- WRITTEN PROBLEM -
Every line in the listing below from the one with "far_end = handle_end" through the one with "in imported if" is to be reproduced exactly, both ends included; leave out the rest.
━━ COLLECTED MATERIAL ━━
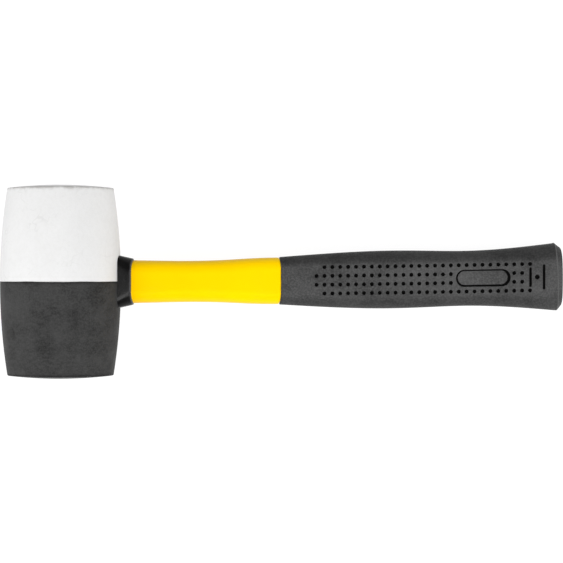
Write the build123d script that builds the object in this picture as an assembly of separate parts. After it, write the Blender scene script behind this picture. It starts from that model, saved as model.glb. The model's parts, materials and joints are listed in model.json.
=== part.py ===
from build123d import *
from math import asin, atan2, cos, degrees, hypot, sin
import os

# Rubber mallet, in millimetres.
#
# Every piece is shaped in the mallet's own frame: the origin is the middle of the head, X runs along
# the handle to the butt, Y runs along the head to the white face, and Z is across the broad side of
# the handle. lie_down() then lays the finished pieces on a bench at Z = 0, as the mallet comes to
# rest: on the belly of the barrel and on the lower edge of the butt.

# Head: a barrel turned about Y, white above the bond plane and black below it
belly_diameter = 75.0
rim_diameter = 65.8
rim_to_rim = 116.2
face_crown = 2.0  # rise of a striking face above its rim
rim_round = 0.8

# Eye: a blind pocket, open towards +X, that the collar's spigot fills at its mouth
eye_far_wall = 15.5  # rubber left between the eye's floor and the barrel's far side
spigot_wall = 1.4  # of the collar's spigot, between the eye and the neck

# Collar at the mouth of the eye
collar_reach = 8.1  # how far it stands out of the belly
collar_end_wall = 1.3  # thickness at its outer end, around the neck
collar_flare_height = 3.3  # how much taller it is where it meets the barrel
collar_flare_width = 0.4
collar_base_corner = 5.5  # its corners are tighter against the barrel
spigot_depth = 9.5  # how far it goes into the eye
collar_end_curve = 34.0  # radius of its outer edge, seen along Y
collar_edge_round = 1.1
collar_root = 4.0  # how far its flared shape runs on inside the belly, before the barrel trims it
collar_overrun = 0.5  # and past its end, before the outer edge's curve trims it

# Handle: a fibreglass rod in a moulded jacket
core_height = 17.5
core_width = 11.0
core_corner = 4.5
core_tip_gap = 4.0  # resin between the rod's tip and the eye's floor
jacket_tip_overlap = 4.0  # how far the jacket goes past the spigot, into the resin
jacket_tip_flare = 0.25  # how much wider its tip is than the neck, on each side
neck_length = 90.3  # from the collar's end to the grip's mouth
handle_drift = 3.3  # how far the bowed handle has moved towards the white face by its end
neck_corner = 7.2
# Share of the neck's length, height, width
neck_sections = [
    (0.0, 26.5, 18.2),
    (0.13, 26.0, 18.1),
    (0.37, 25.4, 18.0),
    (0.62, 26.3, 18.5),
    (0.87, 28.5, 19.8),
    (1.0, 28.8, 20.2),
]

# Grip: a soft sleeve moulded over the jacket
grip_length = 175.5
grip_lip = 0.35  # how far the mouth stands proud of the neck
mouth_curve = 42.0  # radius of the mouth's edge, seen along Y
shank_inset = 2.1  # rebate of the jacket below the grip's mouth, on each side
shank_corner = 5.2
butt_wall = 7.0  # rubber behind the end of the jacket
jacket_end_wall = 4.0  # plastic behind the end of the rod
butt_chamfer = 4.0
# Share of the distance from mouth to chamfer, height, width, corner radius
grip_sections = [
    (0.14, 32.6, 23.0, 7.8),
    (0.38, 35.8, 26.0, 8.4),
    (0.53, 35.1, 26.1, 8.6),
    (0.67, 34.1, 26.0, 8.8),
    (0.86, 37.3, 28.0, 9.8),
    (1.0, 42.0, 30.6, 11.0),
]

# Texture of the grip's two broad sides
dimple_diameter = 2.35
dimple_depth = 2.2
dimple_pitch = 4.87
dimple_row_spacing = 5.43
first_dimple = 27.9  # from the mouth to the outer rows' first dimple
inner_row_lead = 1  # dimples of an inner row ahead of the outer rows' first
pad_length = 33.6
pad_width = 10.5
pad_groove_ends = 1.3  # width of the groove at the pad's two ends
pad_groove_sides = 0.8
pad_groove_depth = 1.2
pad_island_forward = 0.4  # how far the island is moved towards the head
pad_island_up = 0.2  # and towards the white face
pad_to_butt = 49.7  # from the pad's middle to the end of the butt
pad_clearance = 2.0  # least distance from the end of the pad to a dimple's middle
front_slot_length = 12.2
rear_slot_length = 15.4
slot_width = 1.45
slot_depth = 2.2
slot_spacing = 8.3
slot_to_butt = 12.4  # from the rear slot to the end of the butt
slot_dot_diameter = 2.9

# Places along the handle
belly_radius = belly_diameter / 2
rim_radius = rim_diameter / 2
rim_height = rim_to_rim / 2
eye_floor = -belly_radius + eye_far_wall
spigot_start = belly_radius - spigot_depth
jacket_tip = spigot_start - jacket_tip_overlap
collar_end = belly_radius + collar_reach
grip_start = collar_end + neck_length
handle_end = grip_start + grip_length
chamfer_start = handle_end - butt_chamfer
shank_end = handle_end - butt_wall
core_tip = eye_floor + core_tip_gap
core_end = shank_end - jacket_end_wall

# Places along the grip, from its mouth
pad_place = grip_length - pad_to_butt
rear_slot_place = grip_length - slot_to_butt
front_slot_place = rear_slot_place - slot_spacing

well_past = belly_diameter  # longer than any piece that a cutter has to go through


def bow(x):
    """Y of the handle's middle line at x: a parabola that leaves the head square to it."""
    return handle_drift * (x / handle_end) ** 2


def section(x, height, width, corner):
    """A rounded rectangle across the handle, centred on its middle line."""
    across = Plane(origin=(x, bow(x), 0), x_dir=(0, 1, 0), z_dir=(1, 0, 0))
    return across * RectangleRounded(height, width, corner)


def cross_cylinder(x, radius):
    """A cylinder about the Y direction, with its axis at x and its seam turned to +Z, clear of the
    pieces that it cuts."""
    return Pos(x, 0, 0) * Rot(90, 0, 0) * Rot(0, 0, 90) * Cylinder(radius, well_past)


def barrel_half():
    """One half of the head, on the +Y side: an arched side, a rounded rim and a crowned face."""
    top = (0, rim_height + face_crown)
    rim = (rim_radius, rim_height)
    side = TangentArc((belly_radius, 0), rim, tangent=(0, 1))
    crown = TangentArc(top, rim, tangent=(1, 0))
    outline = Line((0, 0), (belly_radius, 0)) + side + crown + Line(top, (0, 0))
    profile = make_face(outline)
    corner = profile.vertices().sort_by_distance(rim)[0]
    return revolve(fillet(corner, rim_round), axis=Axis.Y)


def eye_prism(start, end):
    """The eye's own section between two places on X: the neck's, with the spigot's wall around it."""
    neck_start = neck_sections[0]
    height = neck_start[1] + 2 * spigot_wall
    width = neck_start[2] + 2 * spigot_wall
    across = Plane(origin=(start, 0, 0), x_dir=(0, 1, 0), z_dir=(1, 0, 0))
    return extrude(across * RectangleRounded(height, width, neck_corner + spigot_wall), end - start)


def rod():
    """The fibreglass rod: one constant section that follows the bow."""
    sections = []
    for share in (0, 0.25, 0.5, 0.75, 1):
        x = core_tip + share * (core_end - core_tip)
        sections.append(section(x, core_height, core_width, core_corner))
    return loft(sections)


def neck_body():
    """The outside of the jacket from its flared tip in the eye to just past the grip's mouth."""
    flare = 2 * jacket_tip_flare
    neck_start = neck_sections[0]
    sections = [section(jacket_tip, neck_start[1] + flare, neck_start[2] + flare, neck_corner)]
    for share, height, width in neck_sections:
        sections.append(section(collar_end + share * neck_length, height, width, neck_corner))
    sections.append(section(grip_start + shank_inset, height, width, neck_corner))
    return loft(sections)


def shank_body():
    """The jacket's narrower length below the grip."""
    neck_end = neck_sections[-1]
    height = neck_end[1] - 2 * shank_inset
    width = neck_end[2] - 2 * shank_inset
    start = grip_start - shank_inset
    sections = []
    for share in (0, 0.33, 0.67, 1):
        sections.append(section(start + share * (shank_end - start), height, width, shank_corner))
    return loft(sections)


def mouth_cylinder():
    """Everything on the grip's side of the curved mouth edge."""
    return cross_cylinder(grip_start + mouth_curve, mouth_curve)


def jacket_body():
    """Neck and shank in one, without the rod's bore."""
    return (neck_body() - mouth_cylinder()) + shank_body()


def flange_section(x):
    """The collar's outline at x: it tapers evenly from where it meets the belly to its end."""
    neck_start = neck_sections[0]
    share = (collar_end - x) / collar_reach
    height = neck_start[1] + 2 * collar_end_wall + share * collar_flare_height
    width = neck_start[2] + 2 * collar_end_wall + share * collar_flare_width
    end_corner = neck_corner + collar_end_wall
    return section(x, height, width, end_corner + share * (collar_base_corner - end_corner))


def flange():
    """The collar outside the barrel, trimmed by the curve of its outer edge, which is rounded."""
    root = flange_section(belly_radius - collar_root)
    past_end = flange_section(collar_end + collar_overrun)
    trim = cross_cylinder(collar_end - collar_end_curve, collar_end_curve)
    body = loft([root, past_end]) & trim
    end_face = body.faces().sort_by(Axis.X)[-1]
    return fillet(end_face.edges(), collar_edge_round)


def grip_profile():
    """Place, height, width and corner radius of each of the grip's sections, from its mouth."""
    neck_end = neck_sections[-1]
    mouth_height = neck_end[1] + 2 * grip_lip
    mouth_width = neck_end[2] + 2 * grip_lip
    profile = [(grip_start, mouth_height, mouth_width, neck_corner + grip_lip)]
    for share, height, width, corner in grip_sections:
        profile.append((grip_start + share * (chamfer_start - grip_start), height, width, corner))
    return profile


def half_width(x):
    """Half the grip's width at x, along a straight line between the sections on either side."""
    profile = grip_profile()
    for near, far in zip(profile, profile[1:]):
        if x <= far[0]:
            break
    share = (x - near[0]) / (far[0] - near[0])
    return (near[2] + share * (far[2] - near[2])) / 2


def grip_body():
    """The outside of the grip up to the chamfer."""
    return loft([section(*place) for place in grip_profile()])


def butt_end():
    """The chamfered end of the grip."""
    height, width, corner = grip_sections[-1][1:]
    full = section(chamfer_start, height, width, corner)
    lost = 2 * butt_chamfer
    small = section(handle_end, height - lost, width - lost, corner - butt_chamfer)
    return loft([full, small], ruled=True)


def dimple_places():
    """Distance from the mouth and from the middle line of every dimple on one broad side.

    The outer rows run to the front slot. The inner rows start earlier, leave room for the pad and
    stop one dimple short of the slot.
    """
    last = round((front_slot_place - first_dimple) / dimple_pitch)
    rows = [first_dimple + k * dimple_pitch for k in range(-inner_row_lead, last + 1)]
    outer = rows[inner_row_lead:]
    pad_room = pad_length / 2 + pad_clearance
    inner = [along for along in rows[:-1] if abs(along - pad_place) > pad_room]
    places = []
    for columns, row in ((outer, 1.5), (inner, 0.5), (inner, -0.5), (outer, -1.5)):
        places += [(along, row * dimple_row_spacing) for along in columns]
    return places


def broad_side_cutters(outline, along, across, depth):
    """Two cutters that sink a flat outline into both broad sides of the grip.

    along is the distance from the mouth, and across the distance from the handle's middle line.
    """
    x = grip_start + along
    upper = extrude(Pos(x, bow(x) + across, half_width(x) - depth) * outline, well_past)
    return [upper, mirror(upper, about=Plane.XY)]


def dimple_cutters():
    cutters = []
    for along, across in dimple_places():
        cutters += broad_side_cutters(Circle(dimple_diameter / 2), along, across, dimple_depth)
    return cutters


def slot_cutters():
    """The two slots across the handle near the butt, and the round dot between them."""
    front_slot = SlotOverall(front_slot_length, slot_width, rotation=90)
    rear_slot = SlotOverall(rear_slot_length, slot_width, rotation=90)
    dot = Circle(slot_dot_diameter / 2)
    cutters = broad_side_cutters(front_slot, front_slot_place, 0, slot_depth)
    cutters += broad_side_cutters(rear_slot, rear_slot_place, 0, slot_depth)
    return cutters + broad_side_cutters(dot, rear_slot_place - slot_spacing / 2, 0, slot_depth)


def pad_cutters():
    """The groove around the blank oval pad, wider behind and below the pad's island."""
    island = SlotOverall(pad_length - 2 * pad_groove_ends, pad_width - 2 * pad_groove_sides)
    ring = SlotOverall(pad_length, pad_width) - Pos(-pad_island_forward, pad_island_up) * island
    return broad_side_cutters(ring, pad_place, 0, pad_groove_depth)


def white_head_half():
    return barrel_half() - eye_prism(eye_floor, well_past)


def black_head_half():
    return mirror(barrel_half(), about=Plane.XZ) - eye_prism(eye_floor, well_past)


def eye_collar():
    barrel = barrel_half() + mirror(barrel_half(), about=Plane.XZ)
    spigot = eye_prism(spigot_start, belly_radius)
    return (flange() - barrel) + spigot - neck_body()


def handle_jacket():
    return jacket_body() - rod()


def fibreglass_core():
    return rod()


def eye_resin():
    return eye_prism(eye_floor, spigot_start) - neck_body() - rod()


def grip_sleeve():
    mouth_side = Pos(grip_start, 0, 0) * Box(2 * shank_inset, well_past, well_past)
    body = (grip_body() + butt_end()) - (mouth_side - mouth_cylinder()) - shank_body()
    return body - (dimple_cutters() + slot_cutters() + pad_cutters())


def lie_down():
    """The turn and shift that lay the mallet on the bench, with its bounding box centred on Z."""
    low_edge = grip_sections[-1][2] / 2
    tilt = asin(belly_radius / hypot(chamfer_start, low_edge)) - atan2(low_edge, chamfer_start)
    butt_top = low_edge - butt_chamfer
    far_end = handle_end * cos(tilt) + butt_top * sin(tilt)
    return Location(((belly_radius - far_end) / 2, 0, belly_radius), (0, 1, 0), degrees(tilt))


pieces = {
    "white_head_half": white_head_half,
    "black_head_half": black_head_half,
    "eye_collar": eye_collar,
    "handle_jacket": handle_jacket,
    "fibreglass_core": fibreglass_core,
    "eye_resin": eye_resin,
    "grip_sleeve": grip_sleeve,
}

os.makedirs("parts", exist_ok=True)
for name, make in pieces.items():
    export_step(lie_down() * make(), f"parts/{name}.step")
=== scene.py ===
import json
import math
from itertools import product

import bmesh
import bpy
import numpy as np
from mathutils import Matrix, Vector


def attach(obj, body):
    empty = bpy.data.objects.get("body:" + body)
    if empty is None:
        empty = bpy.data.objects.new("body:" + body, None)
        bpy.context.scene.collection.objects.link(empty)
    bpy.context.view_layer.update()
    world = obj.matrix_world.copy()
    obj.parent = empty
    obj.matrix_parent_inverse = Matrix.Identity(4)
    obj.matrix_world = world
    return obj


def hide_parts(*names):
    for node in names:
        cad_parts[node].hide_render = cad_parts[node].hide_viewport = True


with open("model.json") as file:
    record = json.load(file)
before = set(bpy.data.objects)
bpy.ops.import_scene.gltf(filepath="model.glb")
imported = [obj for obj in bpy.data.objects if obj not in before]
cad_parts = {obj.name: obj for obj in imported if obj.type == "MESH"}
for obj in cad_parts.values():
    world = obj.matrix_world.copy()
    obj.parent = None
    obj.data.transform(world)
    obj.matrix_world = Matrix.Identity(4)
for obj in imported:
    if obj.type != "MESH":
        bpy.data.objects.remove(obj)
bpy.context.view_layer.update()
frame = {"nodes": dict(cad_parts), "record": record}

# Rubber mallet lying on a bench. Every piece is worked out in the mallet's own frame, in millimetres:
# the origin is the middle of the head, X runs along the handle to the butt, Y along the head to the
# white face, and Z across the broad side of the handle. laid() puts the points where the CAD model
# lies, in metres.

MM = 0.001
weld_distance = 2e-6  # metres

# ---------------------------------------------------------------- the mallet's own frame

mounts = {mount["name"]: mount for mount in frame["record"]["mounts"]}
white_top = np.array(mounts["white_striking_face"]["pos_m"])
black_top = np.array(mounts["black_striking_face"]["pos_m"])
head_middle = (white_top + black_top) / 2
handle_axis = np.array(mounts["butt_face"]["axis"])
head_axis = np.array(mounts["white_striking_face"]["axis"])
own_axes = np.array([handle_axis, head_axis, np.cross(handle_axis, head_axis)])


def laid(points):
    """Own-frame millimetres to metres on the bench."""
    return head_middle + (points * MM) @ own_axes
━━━
- WRITTEN RESPONSE -
    far_end = handle_end * cos(tilt) + butt_top * sin(tilt)
    return Location(((belly_radius - far_end) / 2, 0, belly_radius), (0, 1, 0), degrees(tilt))


pieces = {
    "white_head_half": white_head_half,
    "black_head_half": black_head_half,
    "eye_collar": eye_collar,
    "handle_jacket": handle_jacket,
    "fibreglass_core": fibreglass_core,
    "eye_resin": eye_resin,
    "grip_sleeve": grip_sleeve,
}

os.makedirs("parts", exist_ok=True)
for name, make in pieces.items():
    export_step(lie_down() * make(), f"parts/{name}.step")
=== scene.py ===
import json
import math
from itertools import product

import bmesh
import bpy
import numpy as np
from mathutils import Matrix, Vector


def attach(obj, body):
    empty = bpy.data.objects.get("body:" + body)
    if empty is None:
        empty = bpy.data.objects.new("body:" + body, None)
        bpy.context.scene.collection.objects.link(empty)
    bpy.context.view_layer.update()
    world = obj.matrix_world.copy()
    obj.parent = empty
    obj.matrix_parent_inverse = Matrix.Identity(4)
    obj.matrix_world = world
    return obj


def hide_parts(*names):
    for node in names:
        cad_parts[node].hide_render = cad_parts[node].hide_viewport = True


with open("model.json") as file:
    record = json.load(file)
before = set(bpy.data.objects)
bpy.ops.import_scene.gltf(filepath="model.glb")
imported = [obj for obj in bpy.data.objects if obj not in before]
cad_parts = {obj.name: obj for obj in imported if obj.type == "MESH"}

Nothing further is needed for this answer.